A: At the time of writing, most frameworks do not offer built-in security features; developers must use device or OS-level security mechanisms. (Discover Computing, 2026)

Q5: Which frameworks offer the best support for hardware acceleration?
A: TensorFlow Lite, ONNX Runtime Mobile, and Arm NN provide advanced hardware acceleration options for ARM CPUs, GPUs, and specialized NPUs. (EitBiz, 2025; GitHub - crespum/edge-ai)

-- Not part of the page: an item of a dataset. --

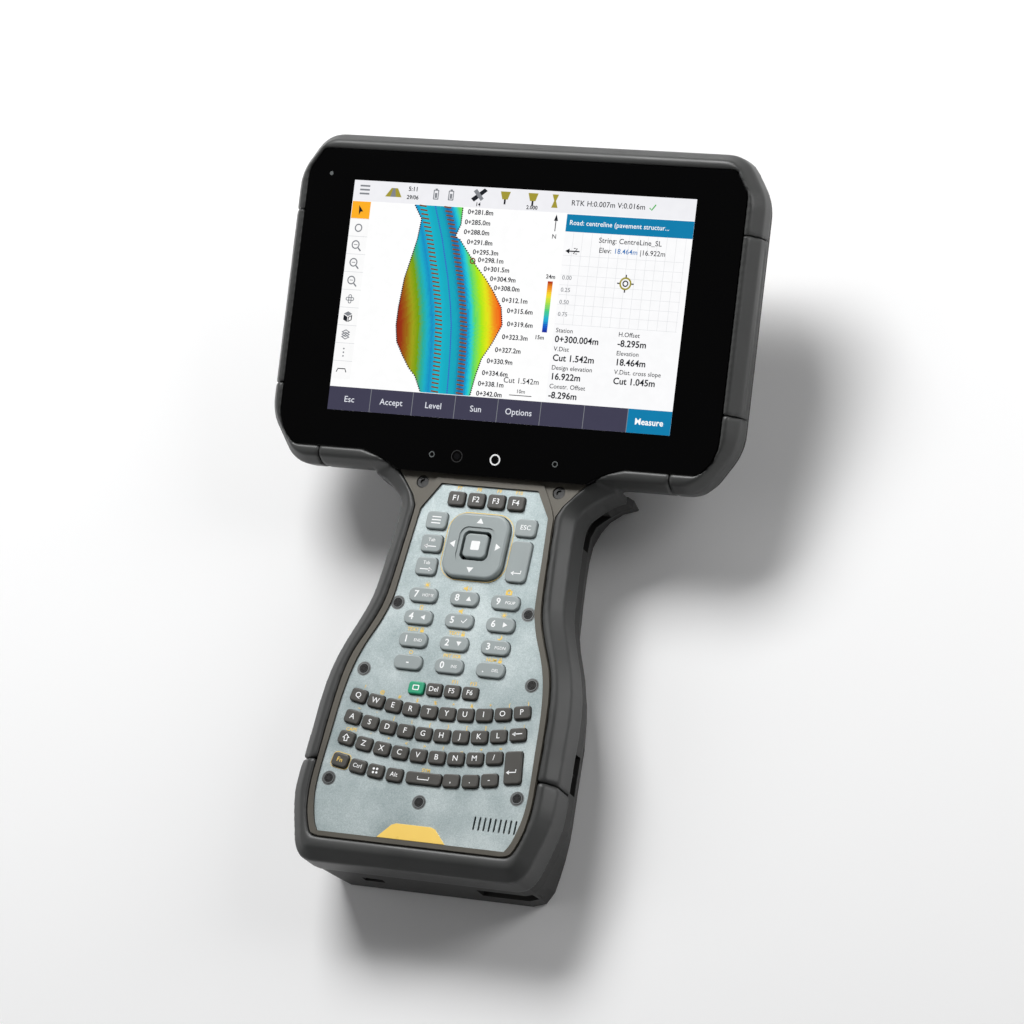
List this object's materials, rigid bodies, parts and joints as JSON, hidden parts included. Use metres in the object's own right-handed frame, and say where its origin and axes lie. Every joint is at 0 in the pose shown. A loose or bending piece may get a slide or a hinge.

Q6: What is the main challenge when deploying deep learning on edge devices?
A: The biggest challenge is balancing accuracy, efficiency, and robustness while working within the severe resource constraints of edge hardware. (Discover Computing, 2026)

Bottom Line

The field of lightweight machine learning frameworks for edge AI has matured rapidly, now offering a spectrum of solutions optimized for every hardware class and application. Leaders like TensorFlow Lite, PyTorch Mobile, Core ML, and ONNX Runtime Mobile deliver robust performance, while specialized options such as TFLite Micro, MNN, and NCNN cater to ultra-compact and high-speed deployments. However, developers must navigate trade-offs between efficiency and accuracy, embrace emerging techniques like model compression and neural architecture search, and remain vigilant about security. For most organizations, the ideal framework will be the one that best matches their device constraints, development stack, and industry requirements—grounded in the evidence and benchmarks discussed above.